I’m not fully convinced that Daniel Day-Lewis’s Abe Lincoln is realistic – he seems too wise and charming, too capable and upright, too able to manipulate fellow politicians who ought to know better, too perfectly Spielbergian. But that kind of politics sure felt good to watch in the present day when leaders of the “Party of Lincoln” run our government like cartoon villains. This is actually covered in the film when TL Jones dresses down a spineless adversary: “The modern travesty of Thomas Jefferson’s political organization to which you’ve attached yourself like a barnacle has the effrontery to call itself the Democratic Party.” Even after all the acclaim I wasn’t sure it’d be that captivating a film, but every performance is on point, the story is true-ish and meaningful and inspiring, there’s drama and humor and it’s got the best lighting I’ve seen in any movie all year.
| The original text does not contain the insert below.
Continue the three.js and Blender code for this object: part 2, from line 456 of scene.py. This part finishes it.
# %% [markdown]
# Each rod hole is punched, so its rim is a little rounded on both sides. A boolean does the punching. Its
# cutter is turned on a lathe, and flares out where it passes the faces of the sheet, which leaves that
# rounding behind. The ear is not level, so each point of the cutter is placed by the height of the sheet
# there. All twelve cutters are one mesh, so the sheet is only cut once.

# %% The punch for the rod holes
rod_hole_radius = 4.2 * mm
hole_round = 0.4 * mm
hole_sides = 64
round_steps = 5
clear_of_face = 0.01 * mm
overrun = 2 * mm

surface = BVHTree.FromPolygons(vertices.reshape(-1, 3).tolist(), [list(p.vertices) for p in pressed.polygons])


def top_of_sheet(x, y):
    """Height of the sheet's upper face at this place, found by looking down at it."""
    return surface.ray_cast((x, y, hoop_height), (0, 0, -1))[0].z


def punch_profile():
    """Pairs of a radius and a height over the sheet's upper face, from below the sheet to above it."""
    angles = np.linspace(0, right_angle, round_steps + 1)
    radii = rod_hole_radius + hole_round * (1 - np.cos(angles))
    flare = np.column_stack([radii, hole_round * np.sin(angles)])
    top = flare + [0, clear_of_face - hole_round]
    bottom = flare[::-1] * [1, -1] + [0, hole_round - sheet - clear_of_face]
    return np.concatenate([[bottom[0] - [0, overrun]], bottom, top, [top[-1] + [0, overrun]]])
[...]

Opens unexpectedly with post-battle David Oyelowo talking to the president. Besides Lincoln and his wife Sally Field and son Joey Gordon-Levitt there’s David Strathairn as the hesitant secretary of state, James Spader and John Hawkes as the president’s lobbyists sent to change senators’ minds (via bribery if necessary), Tommy Lee Jones (with a hairpiece so ridiculous he makes a joke of it himself) as a radical leftist senator. Walt Goggins and Adam Driver pop up, and Stephen Henderson of Fences, and Jackie Earle Haley and hundreds more.

Soldiers sent to meet the confederate delegation:

Not gonna say too much except that I was hella impressed by this movie. It’s the sort of high-society period piece I usually stay away from, but with balls-out film technique and beautiful cinematography.
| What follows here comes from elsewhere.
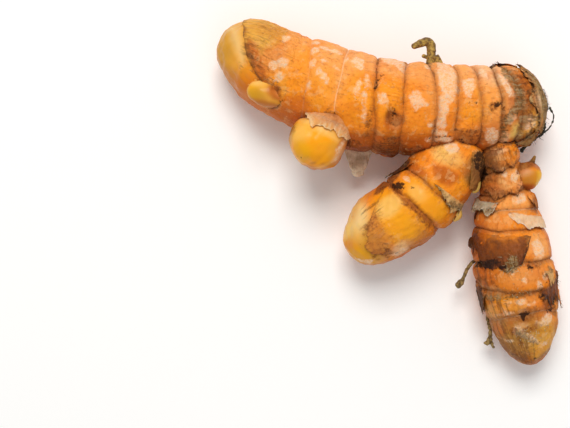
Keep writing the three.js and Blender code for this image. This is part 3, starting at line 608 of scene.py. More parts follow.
# %% Where each wash lies
CLEAR_FILM = [(86.2, 4), (83.6, -9), (79.4, -23), (75.2, -29), (74.6, -23), (77.4, -12), (80.2, 0),
              (83, 12), (86.6, 18)]     # on the mother rhizome's tip
KNOB_BACK = [(4.4, 50), (3.2, 14), (4, -12), (6, -17), (7.2, 5), (7, 30)]
WASHES = {      # by limb, in painting order: pigment, strength, soft edge in mm, shape
    "mother": [
        ("peach", 0.7, 5, (38, 70, 30, 8)), ("peach", 0.6, 5, (60, 30, 7, 10)),
        ("peach", 0.5, 4, (20, 26, 7, 9)), ("peach", 0.4, 4, (33, 30, 4, 8)),
        ("rose", 0.35, 4, (20, -40, 6, 5)), ("peach", 0.45, 4, (51, 50, 4, 6)),
        ("rose", 0.35, 3, (47, 80, 4, 4)), ("amber", 0.4, 3, (53, 14, 3, 4)),
        ("peach", 0.5, 4, (74, 34, 5, 8)), ("amber", 0.6, 3, (24, 0, 3.4, 5)),
        ("amber", 0.6, 3, (45, 4, 4, 5)), ("amber", 0.7, 4, (52, 0, 4, 6)),
        ("amber", 0.45, 3, (69, 0, 5, 8)), ("amber", 0.7, 3, (61, -6, 3.5, 6)),
        # The long rust wash at -64 degrees and the umber at -100 darken the mother's lower side: partly
        # browner old skin, partly painted shade.
        ("rust", 0.5, 3, (65, -44, 5, 4)), ("rust", 0.85, 4, (40, -64, 30, 6)),
        ("umber", 0.75, 5, (36, -100, 30, 8)), ("blush", 0.6, 2.5, (18.5, 58, 4, 6)),
        ("blush", 0.5, 1.6, (14.2, 30, 1.6, 6)), ("rose", 0.6, 2, (18.8, -42, 3, 4)),
        ("rose", 0.5, 1.5, (15, -20, 1.4, 3)), ("rose", 0.6, 1.6, (14.6, 26, 1.2, 5)),
        ("blush", 0.4, 1.6, (14.2, -8, 1.2, 3)), ("umber", 0.5, 1.2, (12.2, -14, 0.8, 5)),
        ("clay", 0.85, 3, (11.4, 12, 3.4, 9)), ("clay", 0.5, 2.5, (14.6, -2, 1.6, 6)),
        ("bark", 0.45, 3, (10.0, -44, 3, 5)), ("tan", 0.9, 1.8, (9.4, -26, 2.6, 3.2)),
        ("cream", 0.6, 1.4, (9.6, -27, 1.8, 2.4)), ("ash", 0.85, 2, (3, 20, 4.4, 16)),
        ("olive", 0.5, 2, (1, -60, 4, 12)), ("blush", 0.6, 1.2, (6.8, 0, 1.6, 3.2)),
        ("lemon", 0.6, 1.0, (7.4, -26, 1.6, 2.0)), ("lemon", 0.85, 1.2, (12.6, -37, 1.6, 2.6)),
        ("blush", 0.7, 1.2, (15.8, -46, 1.2, 2.0)), ("tan", 0.9, 8, (91, 0, 10, 26)),
        ("ochre", 0.7, 4, (93.6, 4, 5, 16)),
        # The ivory band on the growing tip, beside the tip scale's edge, is a painted highlight.
        ("ivory", 0.65, 3.6, [(91.2, 60), (89, 24), (86.8, -2), (83.6, -20), (84.6, -26), (88, -10),
            (90, 10), (91.8, 46)]),
        ("amber", 0.6, 6, (78, -40, 7, 6)), ("rust", 0.55, 6, (79, -78, 13, 8)),
        ("tan", 0.85, 1.6, [(86.6, 47), (84.4, 80), (78.6, 64), (76.6, 34), (78.4, 14), (83.4, 8)]),
        ("rose", 0.5, 3, (77, 4, 4, 4)),
        ("clay", 0.85, 1.6, CLEAR_FILM),
        ("clay", 0.9, 0.8, (71.7, -29, 1.2, 1.4)), ("umber", 0.85, 0.5, (71.7, -29, 0.4, 0.5)),
        ("clay", 0.8, 2, (24.8, -48, 3.2, 4.0)), ("umber", 0.8, 2, (43, -72, 5, 4)),
        ("umber", 0.75, 2, (48, -82, 7, 4)), ("umber", 0.6, 2, (28, -72, 4, 4)),
        ("rust", 0.75, 1.4, (43.2, -20, 2.2, 2.8)), ("umber", 0.85, 0.9, (44.4, -14, 0.7, 1.8)),
        ("rose", 0.85, 1, (42.4, -24, 1.1, 1.2)),
    ],
    "finger_2": [
        ("amber", 0.35, 3, (37, 20, 2, 4)), ("bark", 0.8, 2, (8, 48, 8, 5)),
        ("rust", 0.7, 2.5, (15, 70, 5, 4)), ("amber", 0.8, 1.0, (10.6, -14, 1.8, 2.4)),
        ("clay", 0.7, 2, (12.4, 36, 3, 4)), ("rose", 0.7, 1.2, (14, 34, 2, 2.4)),
        ("blush", 0.7, 0.8, (4.4, 10, 0.8, 2.4)), ("umber", 0.6, 2, (6, 80, 7, 4)),
        ("peach", 0.8, 1.4, (11.0, -8, 2.6, 3.0)), ("clay", 0.5, 1, (6.4, -8, 1.6, 2.2)),
        ("blush", 0.6, 1, (13.2, -38, 1.2, 1.6)), ("umber", 0.5, 2, (14.6, 66, 3, 4)),
        ("peach", 0.6, 2.5, (17.4, -12, 2.6, 6)), ("rose", 0.5, 2, (21.8, 40, 2.4, 5)),
        ("clay", 0.7, 1.2, (18.8, -62, 2.6, 2.6)), ("rust", 0.7, 3, (28, 74, 9, 5)),
        ("peach", 0.7, 2.5, (30, -36, 3.4, 4)), ("clay", 0.5, 4, (37, 16, 4, 9)),
        ("clay", 0.35, 3, (45, 10, 4, 8)), ("ochre", 0.4, 3, (45, 40, 5, 7)),
        ("clay", 0.55, 3, (41, 70, 9, 5)), ("peach", 0.4, 2, (44, 12, 1.6, 5)),
        ("rust", 0.45, 1.6, (47, 34, 1.4, 5)), ("cream", 0.4, 2, (45.6, 60, 2.4, 3)),
        ("umber", 0.4, 1.6, (38.4, 70, 1.4, 4)), ("peach", 0.4, 3, (37, -8, 2.4, 6)),
        ("rust", 0.4, 2, (36.6, 52, 2.6, 4)), ("amber", 0.4, 2, (43.6, 30, 2.4, 4)),
        ("rust", 0.7, 2, (45.6, -38, 3.4, 3.0)), ("bark", 0.75, 3, (50, 22, 4, 8)),
        ("ash", 0.6, 3, (54.8, 20, 2.4, 7)), ("ivory", 0.7, 1.6, (55.0, -2, 1.0, 4.4)),
        ("ivory", 0.7, 1.4, (50.8, -24, 1.0, 2.6)), ("blush", 0.6, 1.2, (50.6, 14, 1.4, 1.8)),
        ("ochre", 0.7, 4, (57, 0, 7, 12)), ("bark", 0.6, 4, (54, 92, 9, 6)),
        ("bark", 0.5, 4, (54, -92, 9, 6)), ("tan", 0.7, 3.4, (57.4, -34, 4, 4)),
        ("bark", 0.6, 3, (56.5, 44, 5, 4)), ("rust", 0.5, 3, (35, -85, 12, 4)),
        ("umber", 0.4, 3, (56, 90, 7, 4)), ("umber", 0.6, 2.4, (61.4, 56, 3.6, 4.5)),
        ("umber", 0.6, 2, (61, -70, 3, 4)),
    ],
    "knob": [
        ("rose", 0.6, 2.5, (4, 0, 5, 9)),
        ("clay", 0.75, 1.2, KNOB_BACK),
        ("rust", 0.7, 2, (6, -75, 4, 3)), ("rust", 0.6, 2, (4, 85, 4, 3)),
        ("tan", 0.8, 1.0, (9.2, 5, 1.1, 9)), ("gold", 1.0, 1.2, (16.5, 0, 6, 40)),
        ("lemon", 0.5, 2.4, (13.6, 48, 2.6, 3.6)), ("sun", 0.6, 2, (17.6, 20, 2.6, 3.4)),
        ("tan", 0.6, 1.5, (12, -52, 2.6, 3.4)), ("cream", 0.85, 0.9, (10.4, 20, 0.7, 8)),
        ("cream", 0.5, 1.6, (16.6, -66, 2.4, 1.8)), ("rust", 0.5, 1.6, (21.0, -60, 3, 5)),
        ("ochre", 0.6, 1.6, (14.5, 78, 3, 3)), ("rose", 0.85, 1.6, (9.6, -62, 4, 3)),
        ("blush", 0.6, 1.2, (13.0, -68, 2.2, 2)), ("clay", 0.5, 0.8, (17.6, -30, 0.6, 0.7)),
        ("clay", 0.45, 0.8, (16.4, -48, 0.5, 0.6)), ("rust", 0.5, 2, (16, -95, 5, 4)),
    ],
    "finger_1": [
        # The cream oval and outline on top of the finger's base, 6 to 11 mm along, are a painted highlight.
        ("cream", 0.7, 2, (8.2, 10, 2.4, 4.6)), ("gold", 0.8, 3, (20, -5, 5, 8)),
        ("cream", 0.6, 1.2, [(9.6, 36), (7, 20), (6.2, -4), (8.6, -14), (10.4, 2), (11, 22)]),
        ("rust", 0.75, 1.4, [(11.8, 21), (10.8, 0), (10.4, -25), (11, -36), (14, -20), (14.6, -5),
            (13.4, 13)]),
        ("umber", 0.85, 1.0, [(16.6, 90), (13.0, 84), (15.6, 62), (20, 56), (27, 52), (30, 60), (26, 90)]),
        ("rust", 0.6, 2.5, (12, 64, 6, 3)), ("rust", 0.6, 2, (13, -76, 5, 3)),
        ("gold", 0.9, 3, (29, 0, 6, 9)), ("cream", 0.7, 2, (28.6, 24, 4, 2.6)),
        ("cream", 0.5, 2, (20.4, 12, 2, 2.6)), ("rose", 0.75, 2, (36.4, -34, 3.2, 3.4)),
        ("blush", 0.7, 2, (32.4, -48, 3.0, 2.8)),
        ("rust", 0.7, 0.8, [(39.6, -14), (37.6, -38), (38.4, -40), (40.4, -16)]),
        ("umber", 0.7, 0.8, [(24.6, 32), (23.3, 12), (22.9, -10), (23.0, -44), (23.8, -44), (23.8, -10),
            (24.2, 12)]),
        ("tan", 0.8, 4, (38.6, 36, 5, 6)), ("ivory", 0.9, 4, (38.5, 58, 5, 6)),
        ("ochre", 0.5, 3, (43.6, 0, 4, 8)), ("cream", 0.4, 3, (40, 20, 2.4, 4)),
        ("sun", 0.6, 3, (42, -44, 4, 6)), ("ochre", 0.45, 4, (41, -84, 7, 6)),
        ("tan", 0.7, 4, (40, 96, 8, 7)), ("rust", 0.5, 3, (36, -88, 8, 4)),
        ("amber", 0.7, 2, (12, -40, 3, 2)), ("bark", 0.9, 1.6, (6.6, -46, 4.4, 3.2)),
        ("olive", 0.7, 1.6, (7.4, -60, 4, 2.4)), ("ochre", 0.6, 3, (37.8, -16, 3, 5)),
        ("rust", 0.8, 1, (15.0, 40, 1.0, 4)), ("lemon", 0.5, 2, (43, 70, 3, 6)),
        ("rust", 0.6, 3, (25, -92, 8, 4)),
    ],
    "oval_bud": [
        # The cream oval on the bud's upper side is a painted highlight, and the clay oval along its lower
        # side is painted shade.
        ("tan", 1.0, 1, (6, 0, 9, 20)), ("cream", 0.9, 2.0, (8.0, 46, 2.2, 1.7)),
        ("sun", 0.9, 1.8, (8.2, -24, 2.2, 2.6)), ("ochre", 0.65, 1.6, (6.6, -14, 1.7, 1.5)),
        ("clay", 0.75, 1.6, (4.6, -64, 4.0, 1.6)), ("clay", 0.9, 1.2, (3.0, 16, 2.0, 2.4)),
        ("rose", 0.8, 0.8, (2.8, 10, 0.9, 1.1)), ("umber", 0.5, 0.6, (4.2, 30, 0.4, 0.8)),
    ],
    "horn_bud": [
        ("lemon", 0.9, 1.0, (7, 0, 2.2, 6)), ("cream", 0.5, 2, (4, 20, 2, 3)),
    ],
    "olive_bud": [
        ("lemon", 0.95, 1.0, (7.5, 0, 3.0, 6)),
    ],
    "side_bud": [
        ("clay", 0.85, 2, (2.4, 0, 3.4, 8)), ("ochre", 0.7, 1.5, (6.4, 24, 2.6, 2.8)),
        ("bark", 0.95, 1.6, (5.0, -84, 4.6, 3.6)), ("rust", 0.95, 1.6, (4.0, 72, 4.0, 2.6)),
        ("umber", 0.9, 1.2, (2.8, 60, 2.2, 1.8)), ("sun", 1.0, 2.0, (8.8, 24, 2.2, 3.8)),
        # The faint blush oval in the middle of the bud is a painted highlight.
        ("lemon", 0.45, 2.6, (9.0, 40, 1.8, 2.6)), ("blush", 0.3, 1.2, (5.0, -12, 1.0, 0.9)),
        ("clay", 0.35, 1.4, (6.0, 8, 1.6, 1.6)), ("rust", 0.6, 1.2, (7.4, -48, 2.0, 1.4)),
    ],
    "side_thorn": [
        ("olive", 0.95, 1, (2.4, 0, 4, 8)),
    ],
    "shoulder_bud": [
        ("umber", 0.8, 2, (5, 0, 6, 8)),
    ],
    "under_bulge": [
        ("rust", 0.85, 2, (5, 0, 7, 9)), ("umber", 0.7, 2, (7, -60, 5, 5)),
    ],
    "dark_bud": [
        ("soot", 0.95, 1, (2, 0, 5, 8)),
    ],
}
UNDERSIDE = [       # pigment, strength and soft edge of the hidden washes, taken in turn
    ("rust", 0.45, 4), ("umber", 0.35, 3), ("peach", 0.5, 3), ("clay", 0.5, 2.5),
]
HIDDEN_WASHES = (21, 60)        # seed and count
HIDDEN_ALONG = (0.08, 0.95)     # share of the limb's length
HIDDEN_TURN = 78                # degrees to each side of straight down
HIDDEN_HALF = (0.3, 1.9)        # mm along the limb
STRETCH = (1.2, 4.0)            # how much longer a hidden oval is round the limb
CROWDED = ("mother", "mother", "finger_2", "finger_1", "knob")      # large limbs, the largest twice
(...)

Swell, stringy music by Elmer Bernstein (Sweet Smell of Success, every 80’s comedy, Far From Heaven). Beautiful opening titles by Saul Bass. Shot by Michael Ballhaus (The Departed, Quiz Show, tons of Fassbinder) and edited by Powell’s widow. Production designer worked with Fellini and Pasolini, costumer (who won the film’s only oscar) worked with Ruiz, Gilliam, Leone and Fellini, and the set decorator worked on RoboCop 3 and The Lathe of Heaven.

Glad to see macaws and peacocks. Noticed a Samuel Morse painting that I’ve seen at the High. Spent a whole scene staring at the actors’ clothes and the surrounding paintings, thinking about the color combinations. Distracting but very brief cameo by Scorsese as a wedding photographer. Playful transitions, irises, fades to color, rear projection and some super matte work.
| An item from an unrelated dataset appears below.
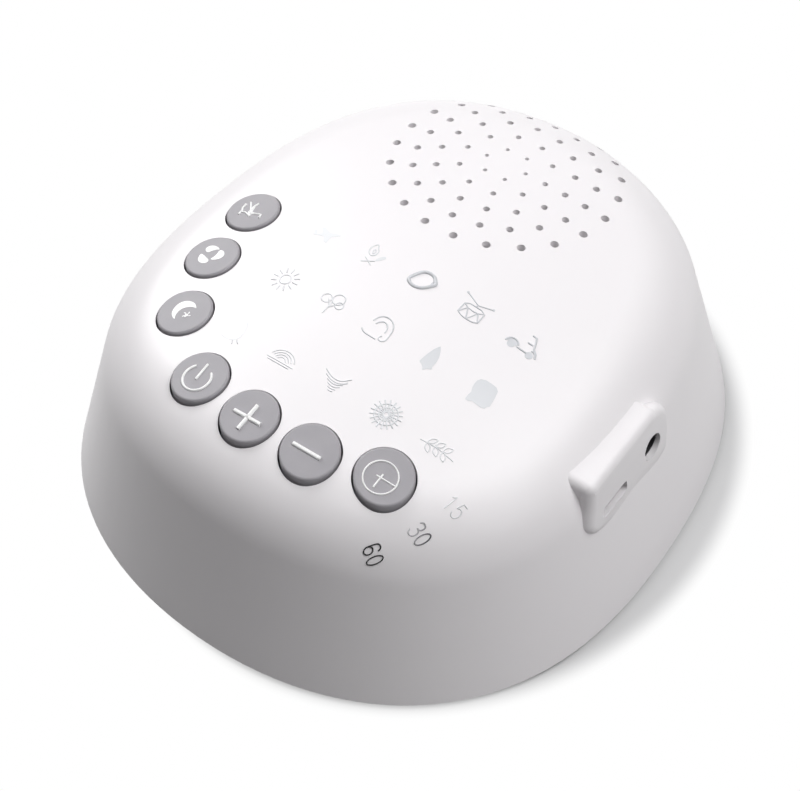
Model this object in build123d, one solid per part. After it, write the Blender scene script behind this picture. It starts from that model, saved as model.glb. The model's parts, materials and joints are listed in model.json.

The story, okay I might not have given it my full attention because of the colors and the irises, but fully modern man Daniel Day-Lewis is paired with innocent traditional girl Winona Ryder, but then he falls for fiery scandalous Michelle Pfeiffer instead. Eventually DDL is so widely suspected of having an affair with Pfeiffer that he may as well have – but never did. Lots of unspoken thoughts going on, DDL/Ryder’s marriage in the 20-years-later epilogue seems like the Crane Wife, like society would fly apart if they ever spoke what’s on their minds. All the actors very good – I thought Pfeiffer stood out, but the academy preferred Ryder. Great to see Geraldine Chaplin, looking good a decade after Love on the Ground, though she had very little to say or do. Richard Grant played as much of a villain as the film had, a sideways-smiling scandal-slinger, and Jonathan Pryce showed up towards the end as a Frenchman (dunno why, with all the opulence on display, Scorsese couldn’t afford an actual Frenchman).

Appropriate to watch this right after the Michael Powell movies, given Scorsese’s love for Powell’s films. I wouldn’t have guessed the fight scenes in Raging Bull were influenced by The Red Shoes ballet before I heard it in the DVD commentary. Also appropriate to watch this soon after Orlando and soon before The Piano, a sort of 1993 oscar-campaign review.

I’ve already done enough damage with this one, so I’ll be brief.

Golly-gee Omar used to date his punker racist friend Johnny (Daniel-Day Lewis in his first good role?), sees him again in a dark scary tunnel and they get back together. Help run O’s uncle’s laundromat, paying for renovations by stealing from uncle’s actual business, drug-running. Omar’s father is spaced-out-and-dreamy sick old man Roshan Seth (Monsoon Wedding, Temple of Doom) and uncle is Saeed Jaffrey (man who would be king). Omar gets on power trip, has some “reverse” racist moments with Daniel-Day, and flirts with a female cousin.

Something seems off throughout – nobody is quite behaving normally, and the camera work is slightly absurd (clean, shining, colorful images), and there are soap bubble sound effects on the soundtrack. I didn’t know what to make of it all.

Writer Hanif Kureishi was also the source of Patrice Chéreau’s Intimacy.